### The problem
Please write out the material below exactly as given.
## begin Information provided
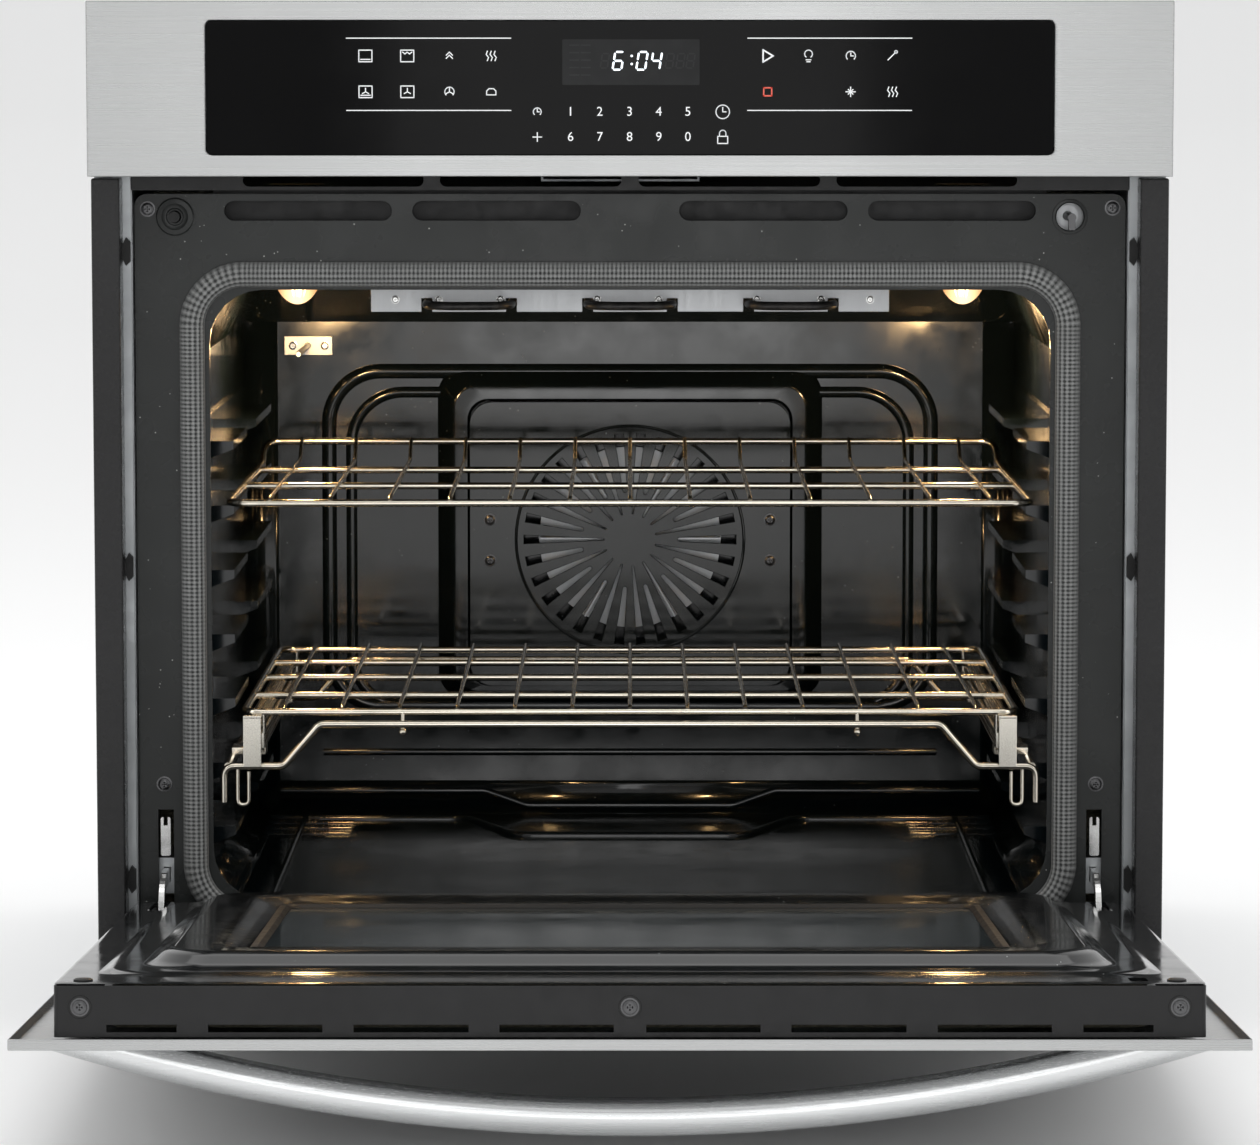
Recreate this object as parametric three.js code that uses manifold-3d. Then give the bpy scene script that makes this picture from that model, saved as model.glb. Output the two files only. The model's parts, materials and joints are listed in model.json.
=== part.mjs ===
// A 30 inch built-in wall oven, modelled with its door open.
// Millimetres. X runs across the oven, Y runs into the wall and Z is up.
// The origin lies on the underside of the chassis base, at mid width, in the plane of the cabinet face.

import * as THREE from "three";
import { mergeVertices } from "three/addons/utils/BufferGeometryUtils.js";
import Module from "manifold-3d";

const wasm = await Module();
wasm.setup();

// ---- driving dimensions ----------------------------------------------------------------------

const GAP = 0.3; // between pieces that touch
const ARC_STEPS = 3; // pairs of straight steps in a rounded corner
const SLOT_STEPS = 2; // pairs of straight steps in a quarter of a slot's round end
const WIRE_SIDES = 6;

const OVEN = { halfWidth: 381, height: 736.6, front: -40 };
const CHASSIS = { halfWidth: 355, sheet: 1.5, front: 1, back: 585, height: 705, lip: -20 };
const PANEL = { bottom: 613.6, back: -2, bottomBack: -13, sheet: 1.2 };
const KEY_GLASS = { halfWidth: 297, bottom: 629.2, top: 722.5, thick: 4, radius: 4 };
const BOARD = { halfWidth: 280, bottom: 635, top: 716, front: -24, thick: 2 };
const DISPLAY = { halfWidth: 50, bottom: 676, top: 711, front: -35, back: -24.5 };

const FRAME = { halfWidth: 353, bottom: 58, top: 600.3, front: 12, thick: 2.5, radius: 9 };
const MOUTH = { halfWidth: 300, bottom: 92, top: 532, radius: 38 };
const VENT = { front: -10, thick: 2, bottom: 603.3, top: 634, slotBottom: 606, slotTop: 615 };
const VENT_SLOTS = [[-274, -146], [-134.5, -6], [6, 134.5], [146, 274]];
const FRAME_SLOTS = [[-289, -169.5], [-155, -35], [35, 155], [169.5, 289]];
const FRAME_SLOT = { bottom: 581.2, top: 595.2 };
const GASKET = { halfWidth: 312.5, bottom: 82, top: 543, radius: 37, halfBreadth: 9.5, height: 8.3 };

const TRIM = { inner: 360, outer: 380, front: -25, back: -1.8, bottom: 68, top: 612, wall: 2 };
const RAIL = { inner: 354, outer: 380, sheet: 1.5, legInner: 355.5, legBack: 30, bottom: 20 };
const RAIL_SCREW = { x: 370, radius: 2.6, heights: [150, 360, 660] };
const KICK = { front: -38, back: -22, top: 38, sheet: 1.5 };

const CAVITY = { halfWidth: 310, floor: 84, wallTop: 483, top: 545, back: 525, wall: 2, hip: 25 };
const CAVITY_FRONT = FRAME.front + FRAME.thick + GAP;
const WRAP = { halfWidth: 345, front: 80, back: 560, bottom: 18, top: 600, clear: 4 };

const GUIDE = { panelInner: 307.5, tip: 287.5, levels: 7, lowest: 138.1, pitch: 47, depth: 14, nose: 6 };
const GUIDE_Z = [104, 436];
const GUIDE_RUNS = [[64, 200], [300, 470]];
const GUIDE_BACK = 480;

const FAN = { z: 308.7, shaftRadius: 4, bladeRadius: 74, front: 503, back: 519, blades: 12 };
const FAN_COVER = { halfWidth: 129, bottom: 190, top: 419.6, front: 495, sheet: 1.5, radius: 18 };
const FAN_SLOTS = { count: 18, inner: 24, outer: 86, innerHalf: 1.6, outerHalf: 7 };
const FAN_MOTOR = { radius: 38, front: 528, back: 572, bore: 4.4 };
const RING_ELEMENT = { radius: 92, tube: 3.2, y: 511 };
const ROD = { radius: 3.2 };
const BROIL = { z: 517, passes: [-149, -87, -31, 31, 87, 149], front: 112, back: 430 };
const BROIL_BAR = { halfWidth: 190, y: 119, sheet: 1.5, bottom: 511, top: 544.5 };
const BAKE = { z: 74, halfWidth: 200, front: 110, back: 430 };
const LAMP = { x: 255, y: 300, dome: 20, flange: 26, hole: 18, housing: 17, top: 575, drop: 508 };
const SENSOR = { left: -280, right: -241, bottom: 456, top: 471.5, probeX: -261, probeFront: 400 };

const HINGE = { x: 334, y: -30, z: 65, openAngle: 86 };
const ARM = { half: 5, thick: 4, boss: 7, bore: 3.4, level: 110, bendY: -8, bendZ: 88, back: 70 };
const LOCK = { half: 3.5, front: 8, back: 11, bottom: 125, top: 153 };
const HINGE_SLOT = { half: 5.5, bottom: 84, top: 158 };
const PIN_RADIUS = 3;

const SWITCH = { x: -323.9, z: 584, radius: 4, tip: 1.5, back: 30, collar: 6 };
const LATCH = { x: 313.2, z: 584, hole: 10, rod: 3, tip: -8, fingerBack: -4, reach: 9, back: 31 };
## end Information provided
### Answer to this problem
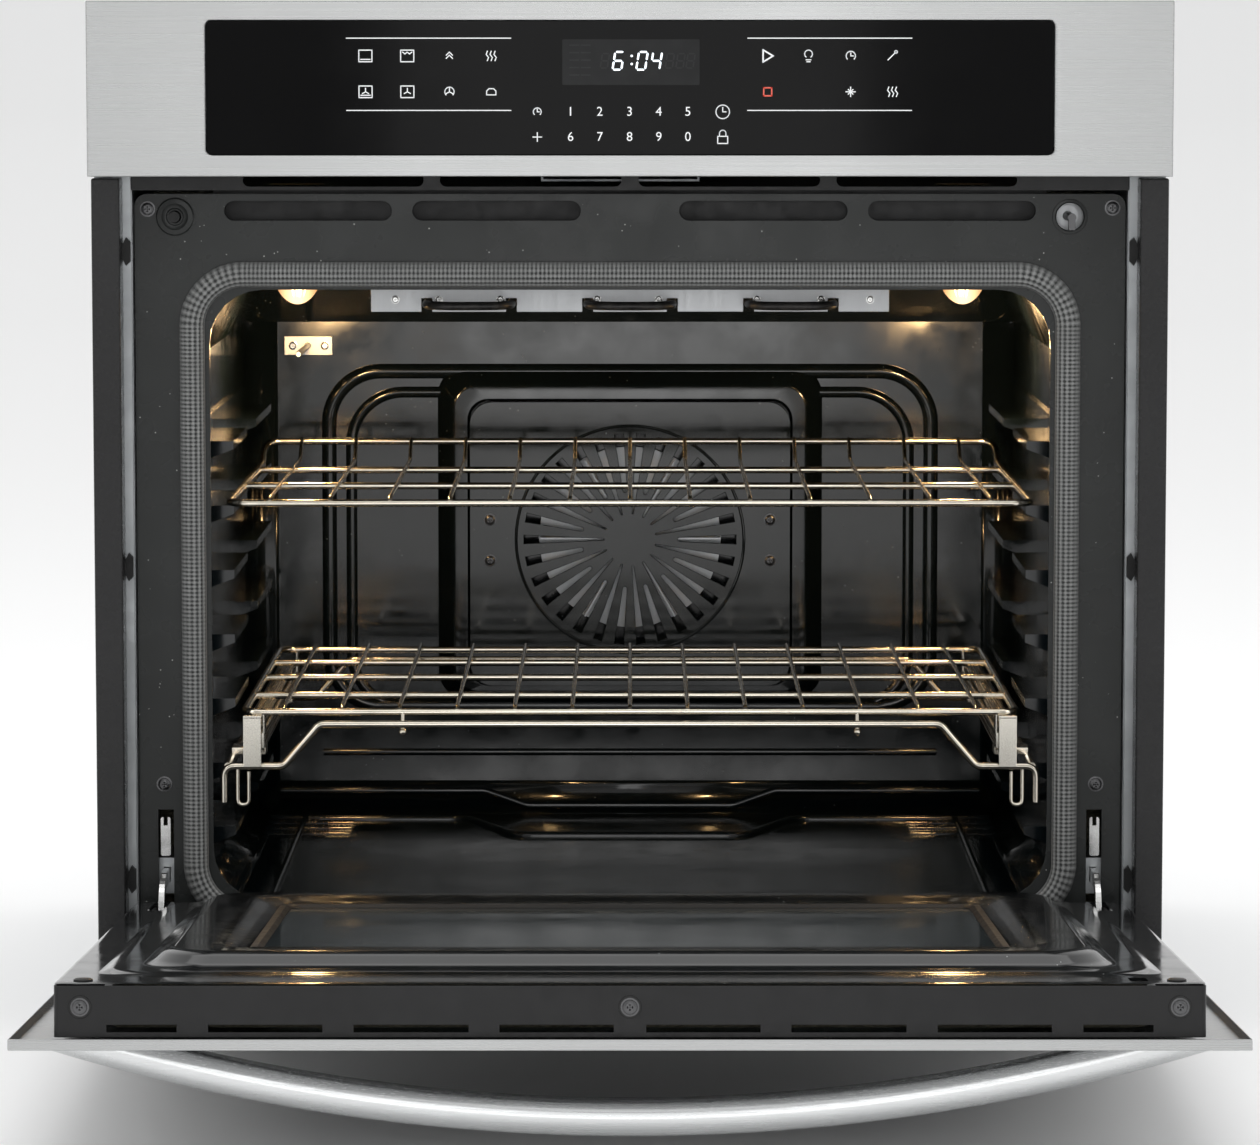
Recreate this object as parametric three.js code that uses manifold-3d. Then give the bpy scene script that makes this picture from that model, saved as model.glb. Output the two files only. The model's parts, materials and joints are listed in model.json.
=== part.mjs ===
// A 30 inch built-in wall oven, modelled with its door open.
// Millimetres. X runs across the oven, Y runs into the wall and Z is up.
// The origin lies on the underside of the chassis base, at mid width, in the plane of the cabinet face.

import * as THREE from "three";
import { mergeVertices } from "three/addons/utils/BufferGeometryUtils.js";
import Module from "manifold-3d";

const wasm = await Module();
wasm.setup();

// ---- driving dimensions ----------------------------------------------------------------------

const GAP = 0.3; // between pieces that touch
const ARC_STEPS = 3; // pairs of straight steps in a rounded corner
const SLOT_STEPS = 2; // pairs of straight steps in a quarter of a slot's round end
const WIRE_SIDES = 6;

const OVEN = { halfWidth: 381, height: 736.6, front: -40 };
const CHASSIS = { halfWidth: 355, sheet: 1.5, front: 1, back: 585, height: 705, lip: -20 };
const PANEL = { bottom: 613.6, back: -2, bottomBack: -13, sheet: 1.2 };
const KEY_GLASS = { halfWidth: 297, bottom: 629.2, top: 722.5, thick: 4, radius: 4 };
const BOARD = { halfWidth: 280, bottom: 635, top: 716, front: -24, thick: 2 };
const DISPLAY = { halfWidth: 50, bottom: 676, top: 711, front: -35, back: -24.5 };

const FRAME = { halfWidth: 353, bottom: 58, top: 600.3, front: 12, thick: 2.5, radius: 9 };
const MOUTH = { halfWidth: 300, bottom: 92, top: 532, radius: 38 };
const VENT = { front: -10, thick: 2, bottom: 603.3, top: 634, slotBottom: 606, slotTop: 615 };
const VENT_SLOTS = [[-274, -146], [-134.5, -6], [6, 134.5], [146, 274]];
const FRAME_SLOTS = [[-289, -169.5], [-155, -35], [35, 155], [169.5, 289]];
const FRAME_SLOT = { bottom: 581.2, top: 595.2 };
const GASKET = { halfWidth: 312.5, bottom: 82, top: 543, radius: 37, halfBreadth: 9.5, height: 8.3 };

const TRIM = { inner: 360, outer: 380, front: -25, back: -1.8, bottom: 68, top: 612, wall: 2 };
const RAIL = { inner: 354, outer: 380, sheet: 1.5, legInner: 355.5, legBack: 30, bottom: 20 };
const RAIL_SCREW = { x: 370, radius: 2.6, heights: [150, 360, 660] };
const KICK = { front: -38, back: -22, top: 38, sheet: 1.5 };

const CAVITY = { halfWidth: 310, floor: 84, wallTop: 483, top: 545, back: 525, wall: 2, hip: 25 };
const CAVITY_FRONT = FRAME.front + FRAME.thick + GAP;
const WRAP = { halfWidth: 345, front: 80, back: 560, bottom: 18, top: 600, clear: 4 };

const GUIDE = { panelInner: 307.5, tip: 287.5, levels: 7, lowest: 138.1, pitch: 47, depth: 14, nose: 6 };
const GUIDE_Z = [104, 436];
const GUIDE_RUNS = [[64, 200], [300, 470]];
const GUIDE_BACK = 480;

const FAN = { z: 308.7, shaftRadius: 4, bladeRadius: 74, front: 503, back: 519, blades: 12 };
const FAN_COVER = { halfWidth: 129, bottom: 190, top: 419.6, front: 495, sheet: 1.5, radius: 18 };
const FAN_SLOTS = { count: 18, inner: 24, outer: 86, innerHalf: 1.6, outerHalf: 7 };
const FAN_MOTOR = { radius: 38, front: 528, back: 572, bore: 4.4 };
const RING_ELEMENT = { radius: 92, tube: 3.2, y: 511 };
const ROD = { radius: 3.2 };
const BROIL = { z: 517, passes: [-149, -87, -31, 31, 87, 149], front: 112, back: 430 };
const BROIL_BAR = { halfWidth: 190, y: 119, sheet: 1.5, bottom: 511, top: 544.5 };
const BAKE = { z: 74, halfWidth: 200, front: 110, back: 430 };
const LAMP = { x: 255, y: 300, dome: 20, flange: 26, hole: 18, housing: 17, top: 575, drop: 508 };
const SENSOR = { left: -280, right: -241, bottom: 456, top: 471.5, probeX: -261, probeFront: 400 };

const HINGE = { x: 334, y: -30, z: 65, openAngle: 86 };
const ARM = { half: 5, thick: 4, boss: 7, bore: 3.4, level: 110, bendY: -8, bendZ: 88, back: 70 };
const LOCK = { half: 3.5, front: 8, back: 11, bottom: 125, top: 153 };
const HINGE_SLOT = { half: 5.5, bottom: 84, top: 158 };
const PIN_RADIUS = 3;

const SWITCH = { x: -323.9, z: 584, radius: 4, tip: 1.5, back: 30, collar: 6 };
const LATCH = { x: 313.2, z: 584, hole: 10, rod: 3, tip: -8, fingerBack: -4, reach: 9, back: 31 };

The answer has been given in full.